Believe it or not, I reserve the right to a bad day. I do. And boy, let me tell you, when the time comes, I milk the badness for all it's worth.
Let me preface this with a list. A list of all things bad. Which generally ruin my day.
1) The Fiance, of whom I should be relishing the glory of our engagement with, lives an hour-and-a-half away.
2) We visit on weekends, and weekends only. We have a Weekends Only Engagement. A Long-Distance Engagement. Think long-distance relationship, only much worse.
3) Gas. It's expensive.
4) Which brings me to the next point: If gas wasn't so ludicrously expensive, I could probably visit The Fiance more than once a week.
5) Weekends? They're not long enough.
6) Weekdays? WAY too long.
7) The wedding? It's being planned from three different locations. My city. His city. And Mom's city.
8) I'd like to plan it together. But wait, I live an hour-and-a-half away. Two hours, if you're Mom.
9) I must find a job in that city, far, far away, and it's looking grim. That, in and of itself, is the most overwhelming task of them all.

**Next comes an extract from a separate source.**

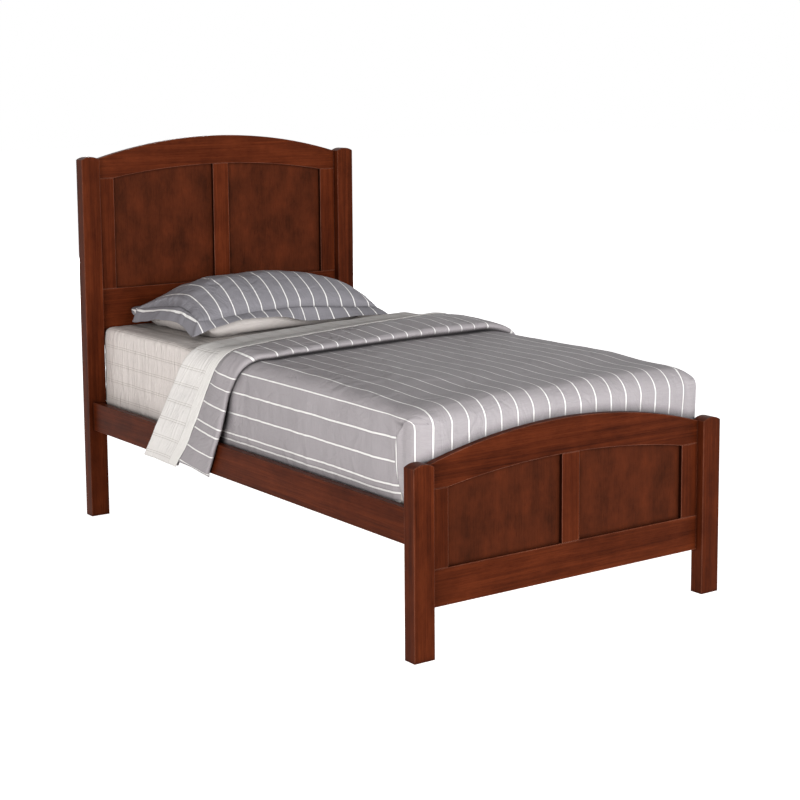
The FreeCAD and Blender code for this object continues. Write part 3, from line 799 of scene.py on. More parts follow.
# Down each flap: height, then the places of the border's edge, the sheet's hem and the fold, along the bed
LEFT_LINES = [(0.300, 0.130, 0.325, 0.556), (0.335, 0.110, 0.292, 0.523), (0.369, 0.088, 0.255, 0.494),
              (0.400, 0.072, 0.232, 0.472), (0.436, 0.055, 0.213, 0.447), (0.477, 0.047, 0.201, 0.432),
              (0.522, 0.046, 0.190, 0.415), (0.566, 0.045, 0.177, 0.398), (0.604, 0.028, 0.153, 0.375),
              (0.642, -0.005, 0.122, 0.333), (0.672, -0.045, 0.100, 0.310)]
RIGHT_LINES = [(0.300, 0.030, 0.300, 0.520), (0.400, 0.000, 0.272, 0.492), (0.500, -0.030, 0.250, 0.468),
               (0.600, -0.070, 0.234, 0.448), (0.660, -0.116, 0.226, 0.442), (0.685, -0.104, 0.230, 0.444)]


def turned_lines():
    """The same three places for every step of the drape line."""
    x = np.clip(PATH[:, 0], -FLAT_X, FLAT_X)
    made = []
    for number, (start, skew) in enumerate(((EDGE_Y, EDGE_SKEW), (HEM_Y, FOLD_SKEW), (FOLD_Y, FOLD_SKEW))):
        line = start + skew * x
        for table, hanging in ((LEFT_LINES, PATH[:, 0] < -FLAT_X), (RIGHT_LINES, PATH[:, 0] > FLAT_X)):
            heights = [row[0] for row in table] + [CREST]
            places = [row[number + 1] for row in table] + [line[hanging][0]]
            line[hanging] = np.interp(PATH[hanging, 1], heights, places)
        even_out(line, 26)
        made.append(line)
    return made


EDGE_LINE, HEM_LINE, FOLD_LINE = turned_lines()
BAND_LENGTH = 0.213                   # from the sheet's hem to its fold, on the bed


def turned(s, w, height):
    """A point of a turned-back layer: s across the bed, w toward the head from the sheet's hem line."""
    s, w, height = np.broadcast_arrays(s, w, height)
    tilt = smooth(0.46, 0.56, np.abs(s)) * np.where(s < 0, 0.10, 0.04)
    slid = s - np.sign(s) * tilt * np.minimum(w, 0.0)
    x, z = on_path(slid, height)
    hem = np.interp(s, PATH_S, HEM_LINE)
    fold = np.interp(s, PATH_S, FOLD_LINE)
    y = hem + np.where(w > 0, w * (fold - hem) / BAND_LENGTH, w)
    return np.stack([x, y, z], -1)


def border_width(s):
    """From the sheet's hem line to the border's rounded edge."""
    return np.interp(s, PATH_S, HEM_LINE) - np.interp(s, PATH_S, EDGE_LINE)


def hem_height(s):
    """How high the sheet's hem lies over the comforter: over the puffed border on the bed, flatter on the flaps."""
    lying = np.interp(s, [-0.44, -0.20, 0.10, 0.44], [0.019, 0.021, 0.027, 0.029])
    return lying + (0.0125 - lying) * smooth(0.46, 0.58, np.abs(s))


BORDER_PLACES = [place_at(z) for z in (0.591, 0.529, 0.470, 0.444, 0.384, 0.326, 0.300)]
BORDER_STRIPES = [-0.5931, -0.6496, -0.7061, -0.7308, -0.7873, -0.8438, -0.8690]


def border_stripe_place(s):
    """The border cloth's own place across, which runs a little fuller down the flaps."""
    across = [0.0, 0.4236, 0.480, 0.5330] + BORDER_PLACES
    cloth = [0.0, 0.4236, 0.4801, 0.5366] + [-place for place in BORDER_STRIPES]
    return np.sign(s) * np.interp(np.abs(s), across, cloth)


def make_tube(name, points, uvs):
    """A closed tube in the border's cloth, from its rings of points."""
    count, loop = points.shape[:2]
    obj = add_mesh(name, points, grid_faces(count, loop, wrap=True), uvs, [BORDER_CLOTH])
    close_up(obj, (list(range(loop))[::-1], [(count - 1) * loop + i for i in range(loop)]))
    return obj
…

10) Because if I don't find a job, all of this goes on for that much longer.
11) And that makes me not want to get out of bed.
So last night there I am in my bed, crying like a girl, with no one to talk to but my plants, when Harley jumps onto the crumpled blankets. She noses around, probably thinking, "What the Hell is your problem, lady? Do you know I poop in a box? A box," when, in true Loyal Cat Fashion, she curls into the curve of my balled up stomach and reaches her paw up to my nose.
In reality, she was probably batting at a tear, or forcing me to smell her feet, which recently dug a hole into her litterbox, but I knew deep down it meant she loved me.
Because I feed her. And she has no choice.